[Short exercise]:
Copy nothing but the lines below running from the line containing "0.95, metalness: 0" through the line containing "QUARTER = math.pi / 2", both end lines included.

** START **

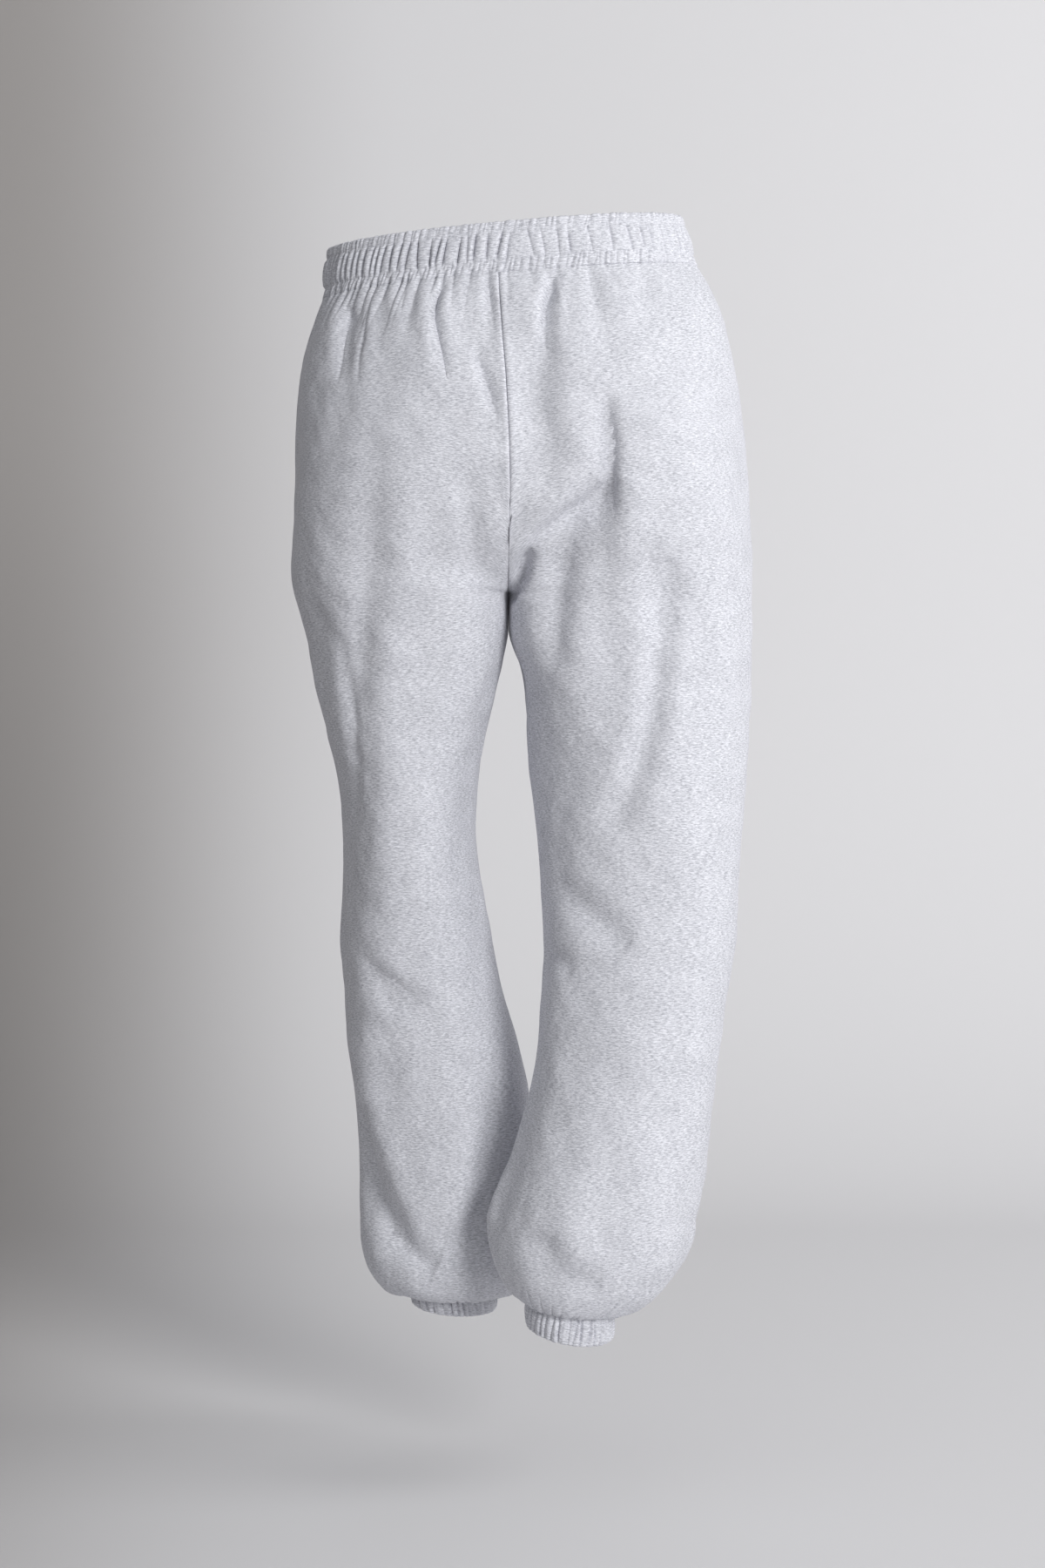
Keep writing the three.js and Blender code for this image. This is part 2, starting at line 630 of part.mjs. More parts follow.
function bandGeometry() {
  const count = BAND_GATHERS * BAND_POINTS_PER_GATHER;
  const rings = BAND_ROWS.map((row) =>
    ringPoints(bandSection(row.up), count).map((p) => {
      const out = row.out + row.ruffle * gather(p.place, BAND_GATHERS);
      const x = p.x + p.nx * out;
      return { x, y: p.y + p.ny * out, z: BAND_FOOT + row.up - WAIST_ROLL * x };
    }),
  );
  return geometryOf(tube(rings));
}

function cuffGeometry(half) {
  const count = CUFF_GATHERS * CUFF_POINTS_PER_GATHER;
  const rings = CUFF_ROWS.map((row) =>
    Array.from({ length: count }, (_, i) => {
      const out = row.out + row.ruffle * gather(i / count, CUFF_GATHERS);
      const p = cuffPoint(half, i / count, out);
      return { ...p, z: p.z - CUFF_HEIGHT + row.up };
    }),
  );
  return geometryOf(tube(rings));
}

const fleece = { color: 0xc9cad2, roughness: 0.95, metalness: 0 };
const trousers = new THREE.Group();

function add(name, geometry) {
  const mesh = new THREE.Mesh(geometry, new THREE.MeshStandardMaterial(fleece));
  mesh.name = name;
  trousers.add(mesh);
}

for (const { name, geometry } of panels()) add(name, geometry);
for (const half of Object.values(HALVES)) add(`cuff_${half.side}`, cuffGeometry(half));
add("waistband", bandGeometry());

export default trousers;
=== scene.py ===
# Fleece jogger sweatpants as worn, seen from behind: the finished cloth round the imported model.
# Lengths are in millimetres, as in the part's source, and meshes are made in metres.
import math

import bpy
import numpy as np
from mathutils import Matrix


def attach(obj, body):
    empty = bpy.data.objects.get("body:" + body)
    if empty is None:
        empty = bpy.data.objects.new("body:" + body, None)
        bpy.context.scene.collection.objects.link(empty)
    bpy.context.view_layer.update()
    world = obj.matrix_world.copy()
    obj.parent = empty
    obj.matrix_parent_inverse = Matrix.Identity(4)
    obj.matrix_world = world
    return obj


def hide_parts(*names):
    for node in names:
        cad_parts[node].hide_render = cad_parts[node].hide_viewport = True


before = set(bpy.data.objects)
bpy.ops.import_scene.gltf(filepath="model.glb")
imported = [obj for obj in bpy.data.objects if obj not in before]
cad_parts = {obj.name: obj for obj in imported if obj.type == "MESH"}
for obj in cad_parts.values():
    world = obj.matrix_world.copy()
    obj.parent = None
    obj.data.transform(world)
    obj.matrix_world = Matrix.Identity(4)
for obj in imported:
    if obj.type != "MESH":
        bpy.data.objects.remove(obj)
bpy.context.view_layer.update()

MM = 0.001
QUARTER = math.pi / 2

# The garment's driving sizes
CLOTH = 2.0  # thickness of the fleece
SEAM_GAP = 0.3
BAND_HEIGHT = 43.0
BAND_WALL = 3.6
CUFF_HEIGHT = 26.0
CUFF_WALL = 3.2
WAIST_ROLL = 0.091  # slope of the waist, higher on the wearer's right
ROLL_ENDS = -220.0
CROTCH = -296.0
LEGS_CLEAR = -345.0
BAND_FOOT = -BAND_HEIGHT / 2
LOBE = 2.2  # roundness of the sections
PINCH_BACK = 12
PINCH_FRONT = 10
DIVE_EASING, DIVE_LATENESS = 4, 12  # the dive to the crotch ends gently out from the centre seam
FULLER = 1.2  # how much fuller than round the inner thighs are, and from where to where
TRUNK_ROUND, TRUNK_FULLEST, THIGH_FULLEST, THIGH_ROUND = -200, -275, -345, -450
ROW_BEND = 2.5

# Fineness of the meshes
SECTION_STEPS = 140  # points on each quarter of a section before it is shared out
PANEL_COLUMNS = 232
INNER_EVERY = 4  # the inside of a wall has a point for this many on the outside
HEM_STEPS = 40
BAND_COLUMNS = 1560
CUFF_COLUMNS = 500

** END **

[Task solution]:
const fleece = { color: 0xc9cad2, roughness: 0.95, metalness: 0 };
const trousers = new THREE.Group();

function add(name, geometry) {
  const mesh = new THREE.Mesh(geometry, new THREE.MeshStandardMaterial(fleece));
  mesh.name = name;
  trousers.add(mesh);
}

for (const { name, geometry } of panels()) add(name, geometry);
for (const half of Object.values(HALVES)) add(`cuff_${half.side}`, cuffGeometry(half));
add("waistband", bandGeometry());

export default trousers;
=== scene.py ===
# Fleece jogger sweatpants as worn, seen from behind: the finished cloth round the imported model.
# Lengths are in millimetres, as in the part's source, and meshes are made in metres.
import math

import bpy
import numpy as np
from mathutils import Matrix


def attach(obj, body):
    empty = bpy.data.objects.get("body:" + body)
    if empty is None:
        empty = bpy.data.objects.new("body:" + body, None)
        bpy.context.scene.collection.objects.link(empty)
    bpy.context.view_layer.update()
    world = obj.matrix_world.copy()
    obj.parent = empty
    obj.matrix_parent_inverse = Matrix.Identity(4)
    obj.matrix_world = world
    return obj


def hide_parts(*names):
    for node in names:
        cad_parts[node].hide_render = cad_parts[node].hide_viewport = True


before = set(bpy.data.objects)
bpy.ops.import_scene.gltf(filepath="model.glb")
imported = [obj for obj in bpy.data.objects if obj not in before]
cad_parts = {obj.name: obj for obj in imported if obj.type == "MESH"}
for obj in cad_parts.values():
    world = obj.matrix_world.copy()
    obj.parent = None
    obj.data.transform(world)
    obj.matrix_world = Matrix.Identity(4)
for obj in imported:
    if obj.type != "MESH":
        bpy.data.objects.remove(obj)
bpy.context.view_layer.update()

MM = 0.001
QUARTER = math.pi / 2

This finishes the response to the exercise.